A portion of the training was dedicated to helping us understand how we get from what we see and hear to the emotional reaction that causes us to act in a certain way.  Have you ever had someone cut you off in traffic and you went ballistic?  Have you also had the exact same thing happen to you and yet you brushed it off instead?  What is different here when the facts of what happened are the same (you were cut off in traffic)?  Our emotional reaction and how we act are not based on the facts; they are based on the story we tell ourselves about what happened.    

So, if you tell yourself that person is the most inconsiderate jerk in the universe for cutting you off like that, your emotions will be quite different from your emotions if you tell the story that the person is probably late to pick up their kids or that you've been guilty of the same poor driving in the past.  Our reactions to people and situations are based largely on the story we tell ourselves.  If we can manage to tell ourselves a more helpful story that will lead to calmer emotions and a willingness to listen to the other person's side of things, we will be in a much better position to have a crucial conversation than if we don't make the effort to master our stories.  Even if you can't come up with a good reason why a rational, reasonable person would do what the other person has done, you'll be better off approaching that person with a story that leads to curiosity rather than one that leads to frustration.  
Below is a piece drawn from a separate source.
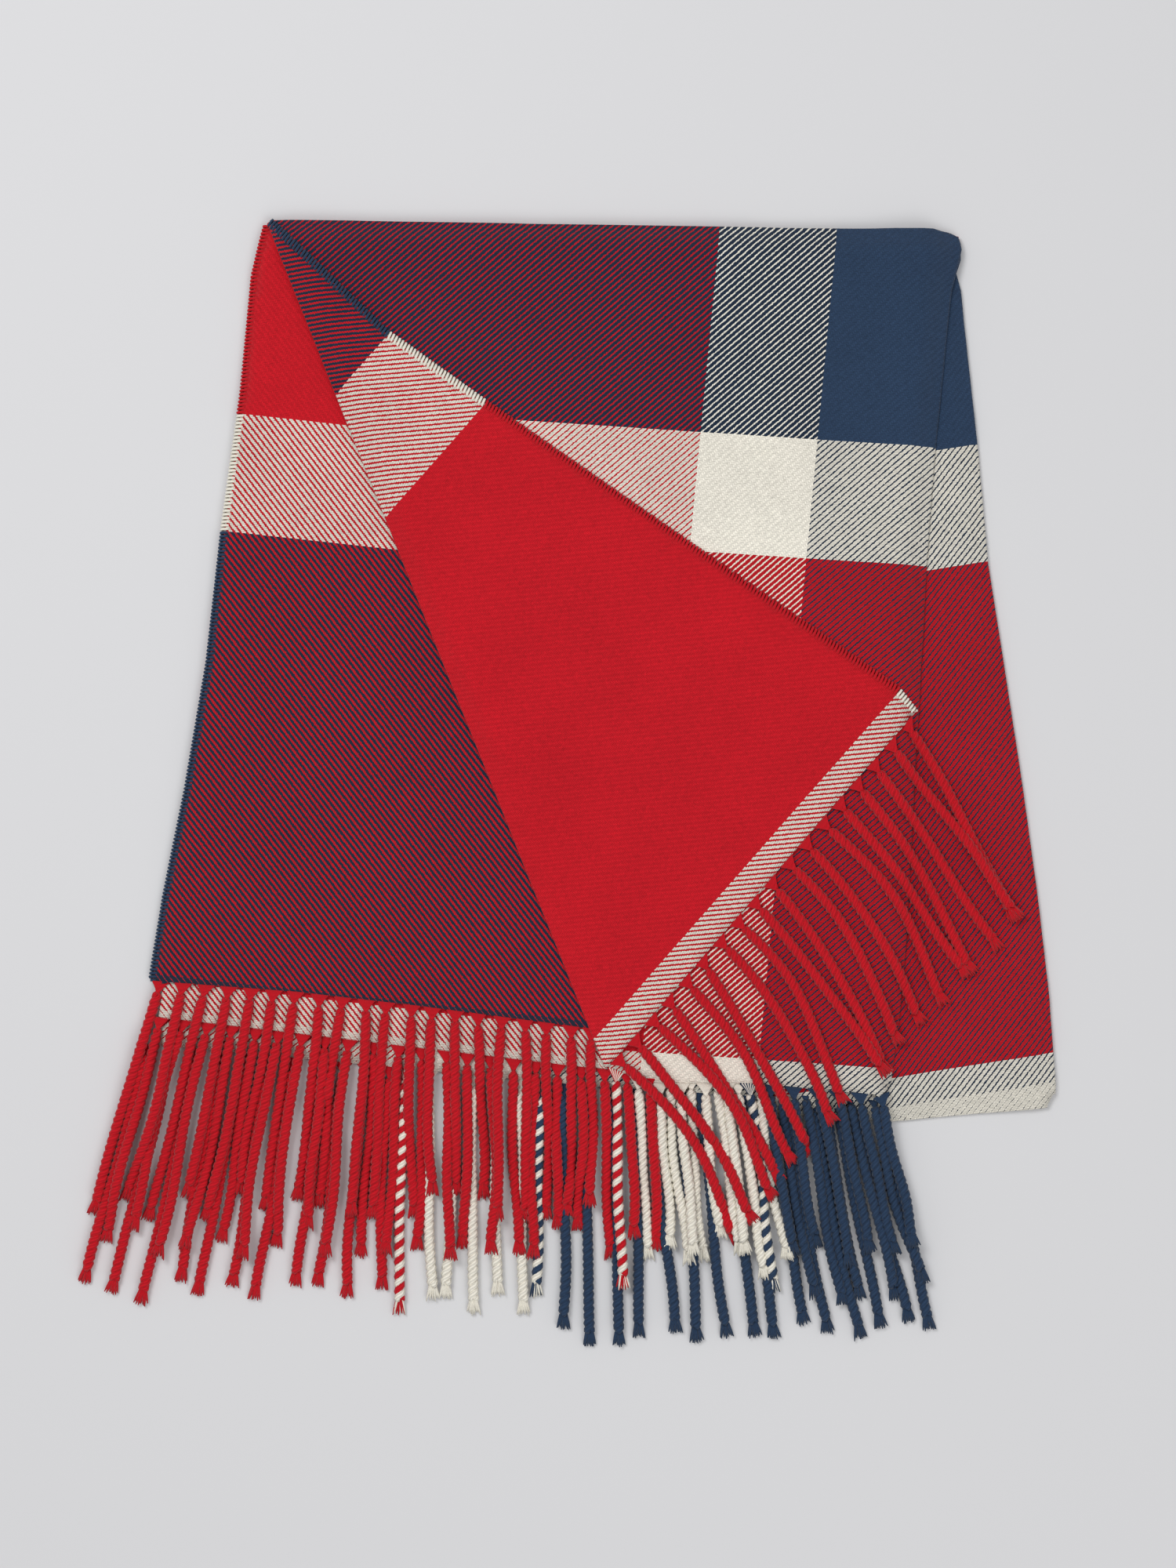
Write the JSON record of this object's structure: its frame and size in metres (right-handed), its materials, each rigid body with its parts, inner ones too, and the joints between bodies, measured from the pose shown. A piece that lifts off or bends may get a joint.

What to do when you violently agree:  

Have you ever been in a room with two people who are arguing, and to you, it sounds like they are both arguing the same point?  Sometimes, we don't take the time to really listen to the other person or understand what they are saying so we end up arguing our side, which might be the same side the other person is on if we'd just bother to listen!  "The sales goal is half a million!" "NO, the sales goal is $500,000!!"  Wow, our emotions can really cloud our ability to behave reasonably.

Other times, it does sound like we disagree, but really we only disagree about the means to get to the same end.  At these times, we need to step back to understand the purpose behind the person's strategy.  Often, when we disagree with someone, it turns out that we only disagree on HOW we are going to accomplish the same or a compatible ultimate goal.  You might have more common ground with the person than you think if you are caught up in an argument.  If you seem to be at an impasse with someone, take a step back to ask why they want to do that or what they are hoping to get out of it.  Once you understand the goal behind the person's proposed strategy, you can open the door to dialogue about other ways you might be able to accomplish that person's goals without sacrificing your own goals.  If you take the time to identify a mutual purpose, you are already on your way to a win-win.  

These were just a couple of the helpful tools we learned over the two days.  If you find yourself either shying away from a conversation that you know you should be having because you're not sure how to handle it, or if you find yourself seeing red every time a sensitive topic comes up at home or at work, I encourage you to pick up the book Crucial Conversations and start practicing the skills the authors teach to have these difficult conversations in a more effective way.